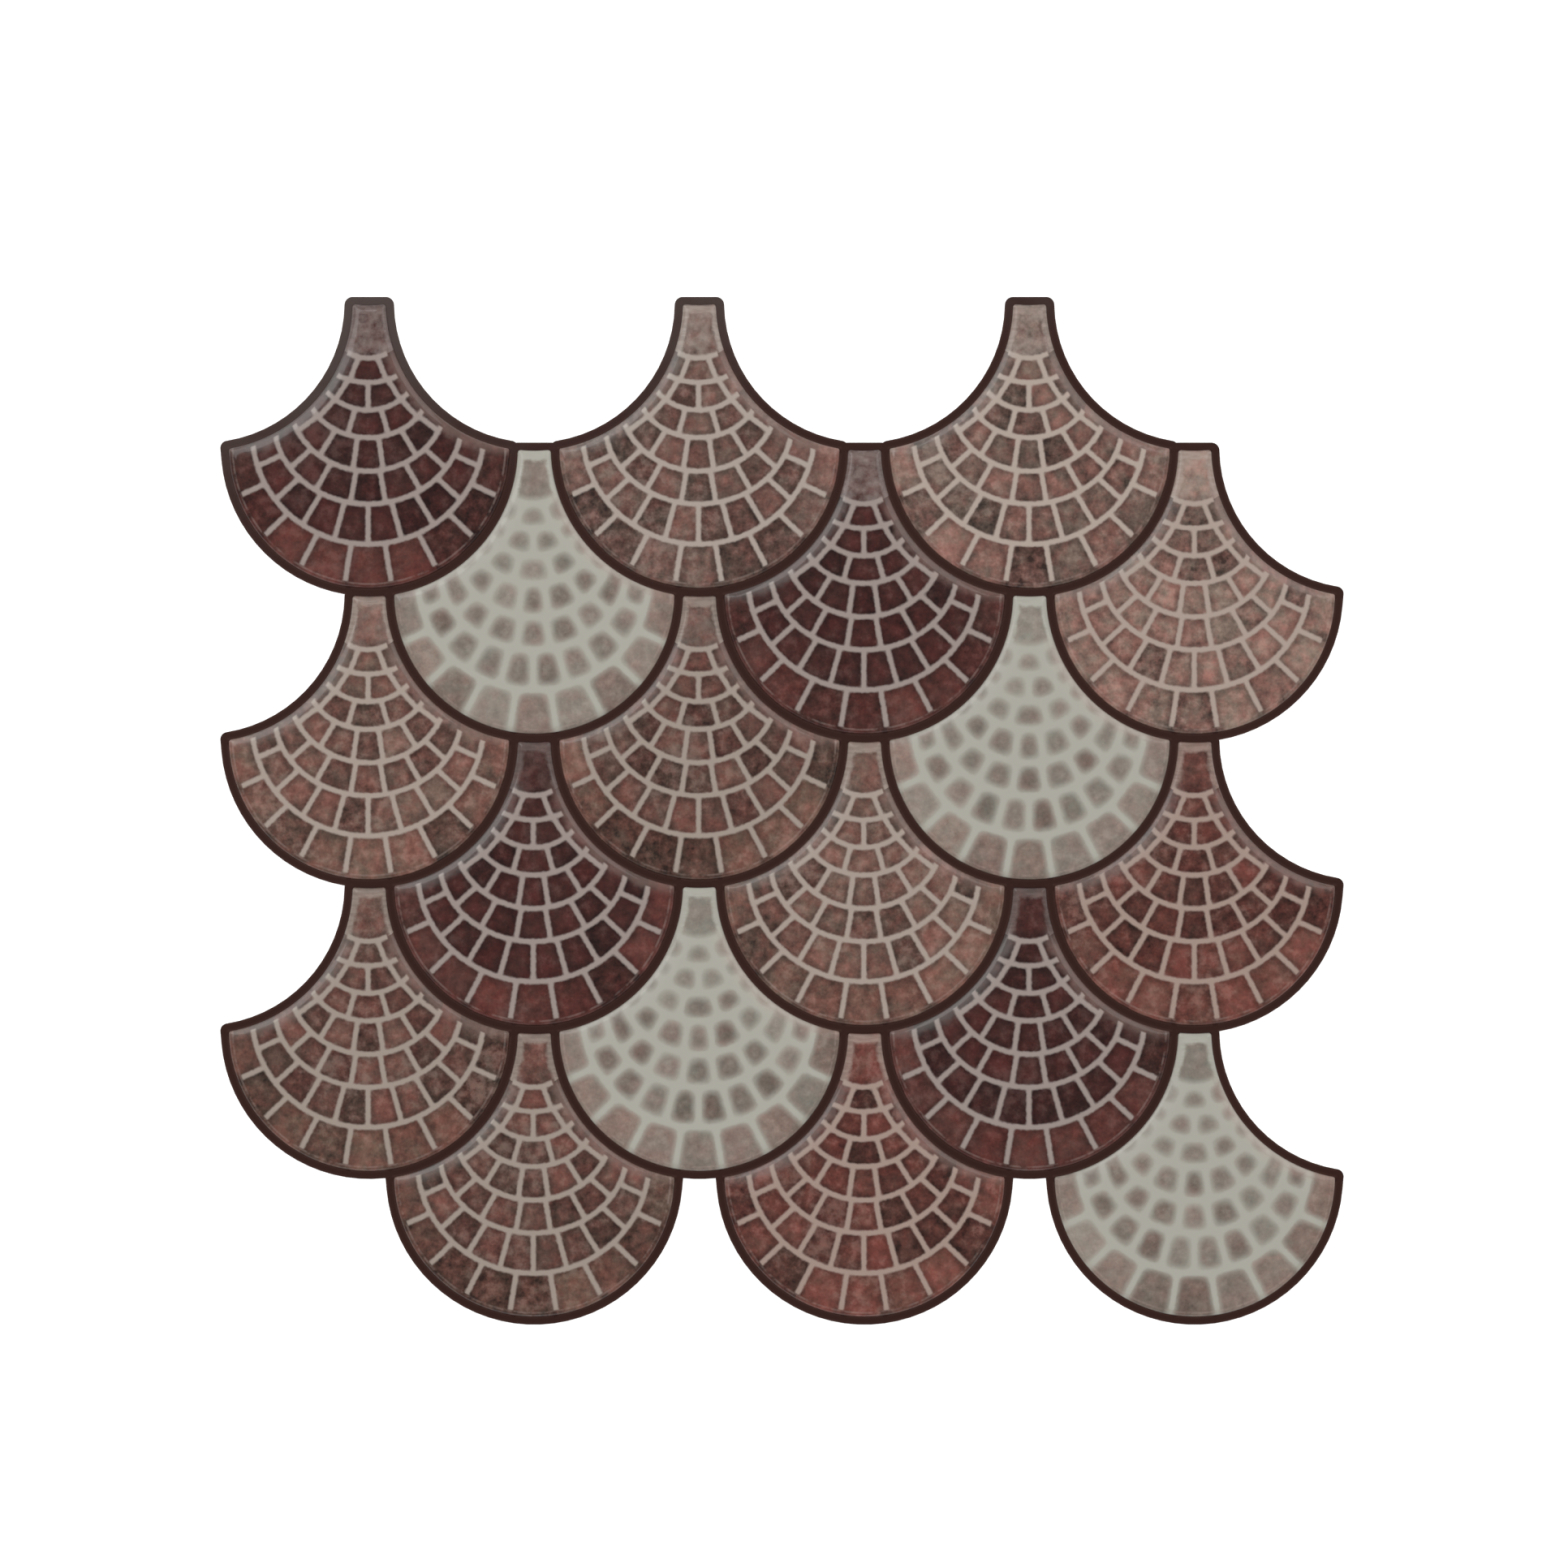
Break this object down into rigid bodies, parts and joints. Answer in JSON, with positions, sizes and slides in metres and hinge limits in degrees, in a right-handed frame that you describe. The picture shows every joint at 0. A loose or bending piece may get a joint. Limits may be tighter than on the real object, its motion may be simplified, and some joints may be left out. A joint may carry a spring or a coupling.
{
  "type": "self-adhesive mosaic tile",
  "caption": "Peel-and-stick wall tile sheet of glossy domed gel fish scales printed with a stone fan mosaic, its notched edges interlocking with the next sheet.",
  "frame": {"origin": "centre of the bounding box in X and Y, on the back face of the release liner", "axes": "+X along a row of scales to the right of the pattern, +Y up the pattern towards the necks, +Z out of the gel face"},
  "size_m": [0.3038, 0.278, 0.002],
  "materials": {
    "release_liner": "smooth white release paper",
    "printed_film": "glossy printed film",
    "gel_wine": "glossy gel over a wine mosaic print",
    "gel_grey": "glossy gel over a grey mosaic print",
    "gel_rose": "glossy gel over a rose mosaic print",
    "gel_brown": "glossy gel over a brown mosaic print",
    "gel_brick": "glossy gel over a brick mosaic print"
  },
  "bodies": {
    "root": {"release_liner": "release_liner", "printed_film": "printed_film", "gel_scale_row1_1": "gel_wine", "gel_scale_row1_2": "gel_brown", "gel_scale_row1_3": "gel_rose", "gel_scale_row2_1": "gel_grey", "gel_scale_row2_2": "gel_wine", "gel_scale_row2_3": "gel_rose", "gel_scale_row3_1": "gel_rose", "gel_scale_row3_2": "gel_brown", "gel_scale_row3_3": "gel_grey", "gel_scale_row4_1": "gel_wine", "gel_scale_row4_2": "gel_rose", "gel_scale_row4_3": "gel_brick", "gel_scale_row5_1": "gel_brown", "gel_scale_row5_2": "gel_grey", "gel_scale_row5_3": "gel_wine", "gel_scale_row6_1": "gel_brown", "gel_scale_row6_2": "gel_brick", "gel_scale_row6_3": "gel_grey"}
  },
  "joints": []
}
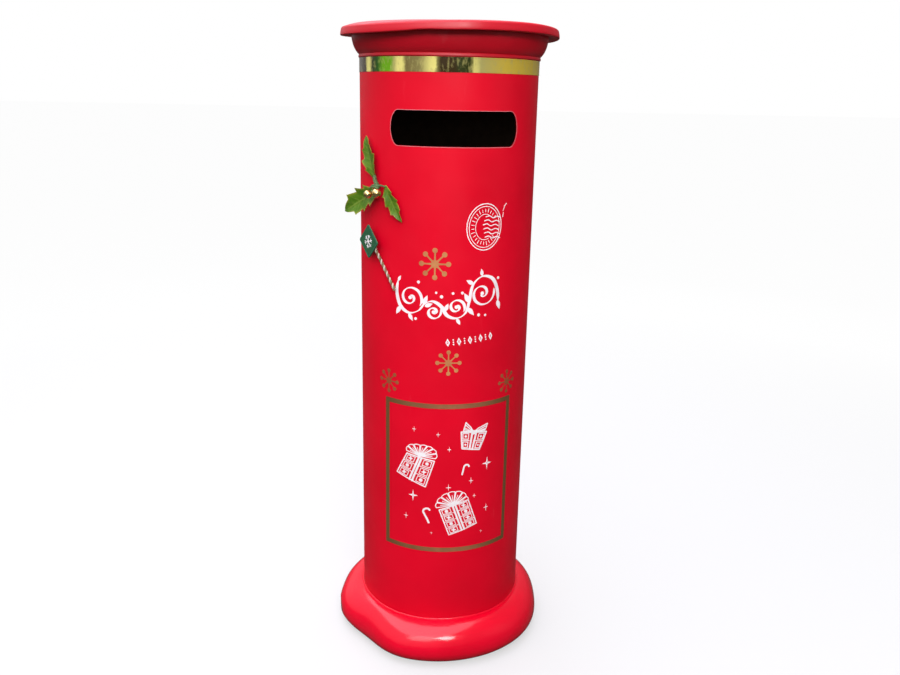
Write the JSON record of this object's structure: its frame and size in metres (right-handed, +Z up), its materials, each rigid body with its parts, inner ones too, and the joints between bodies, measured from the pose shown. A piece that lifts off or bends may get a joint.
____________
## Task directions
Please return the data above exactly as given.

## Result for this exercise
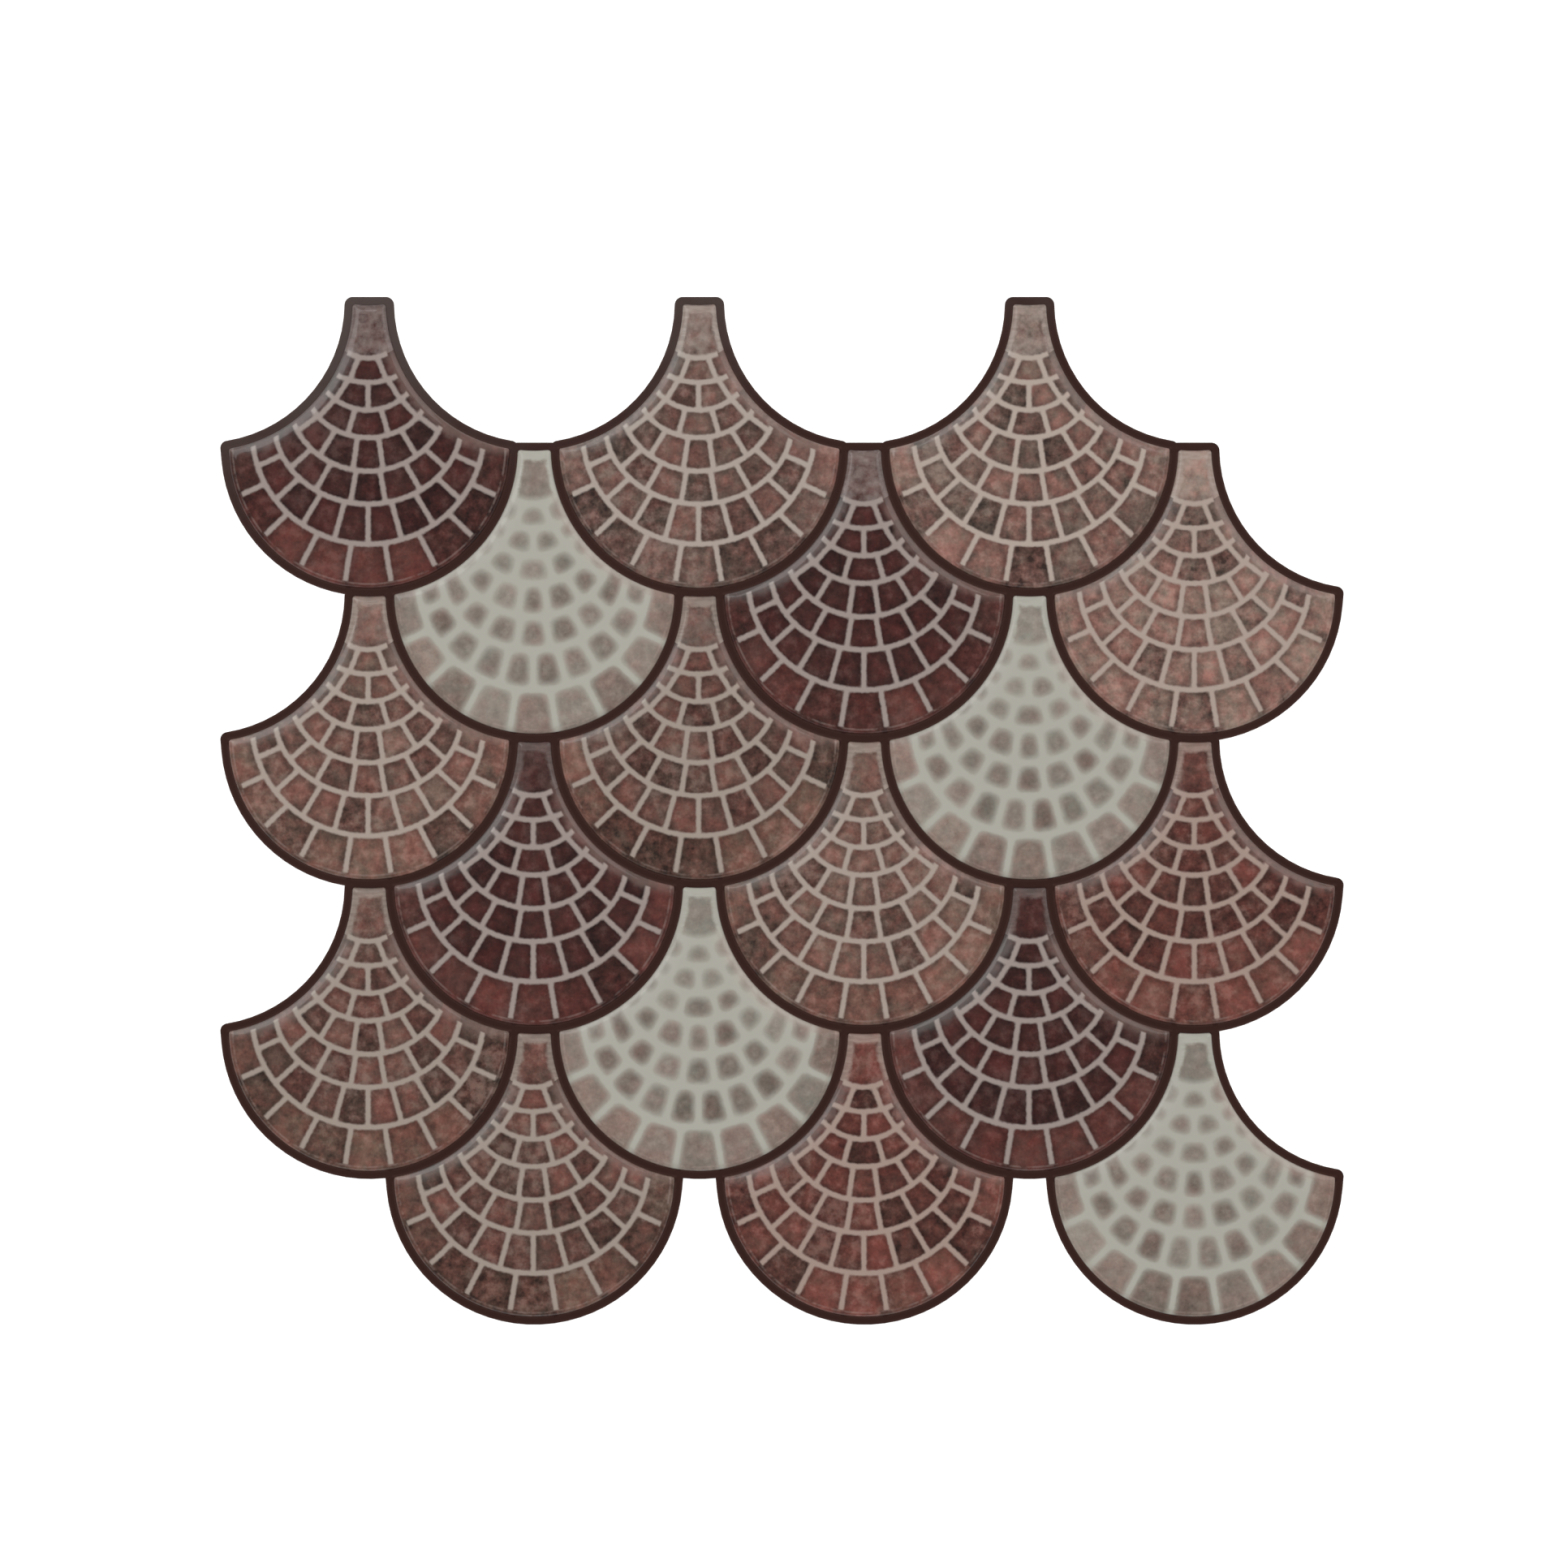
Break this object down into rigid bodies, parts and joints. Answer in JSON, with positions, sizes and slides in metres and hinge limits in degrees, in a right-handed frame that you describe. The picture shows every joint at 0. A loose or bending piece may get a joint. Limits may be tighter than on the real object, its motion may be simplified, and some joints may be left out. A joint may carry a spring or a coupling.
{
  "type": "self-adhesive mosaic tile",
  "caption": "Peel-and-stick wall tile sheet of glossy domed gel fish scales printed with a stone fan mosaic, its notched edges interlocking with the next sheet.",
  "frame": {"origin": "centre of the bounding box in X and Y, on the back face of the release liner", "axes": "+X along a row of scales to the right of the pattern, +Y up the pattern towards the necks, +Z out of the gel face"},
  "size_m": [0.3038, 0.278, 0.002],
  "materials": {
    "release_liner": "smooth white release paper",
    "printed_film": "glossy printed film",
    "gel_wine": "glossy gel over a wine mosaic print",
    "gel_grey": "glossy gel over a grey mosaic print",
    "gel_rose": "glossy gel over a rose mosaic print",
    "gel_brown": "glossy gel over a brown mosaic print",
    "gel_brick": "glossy gel over a brick mosaic print"
  },
  "bodies": {
    "root": {"release_liner": "release_liner", "printed_film": "printed_film", "gel_scale_row1_1": "gel_wine", "gel_scale_row1_2": "gel_brown", "gel_scale_row1_3": "gel_rose", "gel_scale_row2_1": "gel_grey", "gel_scale_row2_2": "gel_wine", "gel_scale_row2_3": "gel_rose", "gel_scale_row3_1": "gel_rose", "gel_scale_row3_2": "gel_brown", "gel_scale_row3_3": "gel_grey", "gel_scale_row4_1": "gel_wine", "gel_scale_row4_2": "gel_rose", "gel_scale_row4_3": "gel_brick", "gel_scale_row5_1": "gel_brown", "gel_scale_row5_2": "gel_grey", "gel_scale_row5_3": "gel_wine", "gel_scale_row6_1": "gel_brown", "gel_scale_row6_2": "gel_brick", "gel_scale_row6_3": "gel_grey"}
  },
  "joints": []
}
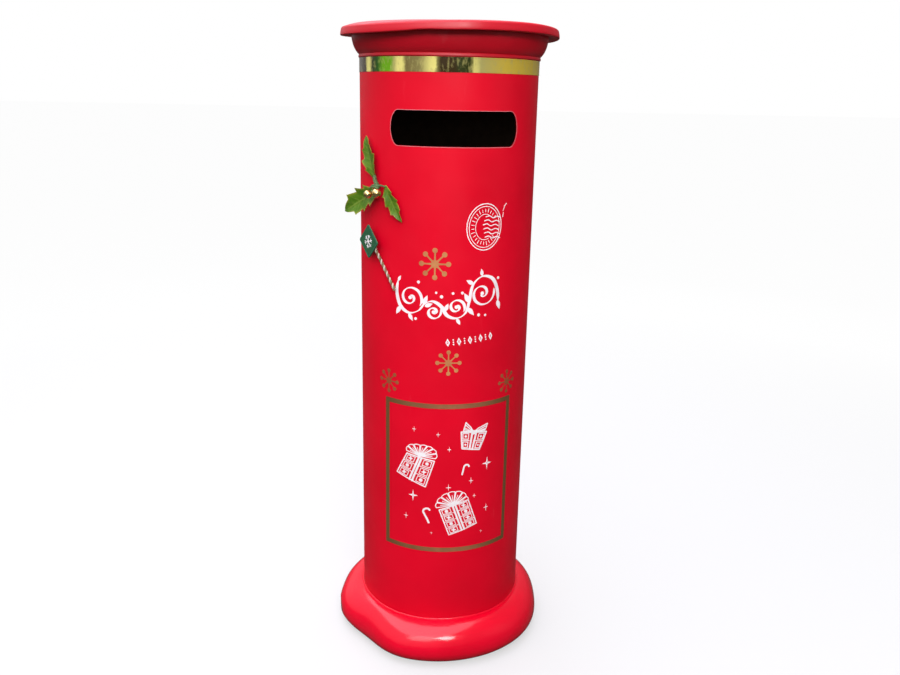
Write the JSON record of this object's structure: its frame and size in metres (right-handed, +Z up), its materials, each rigid body with its parts, inner ones too, and the joints between bodies, measured from the pose shown. A piece that lifts off or bends may get a joint.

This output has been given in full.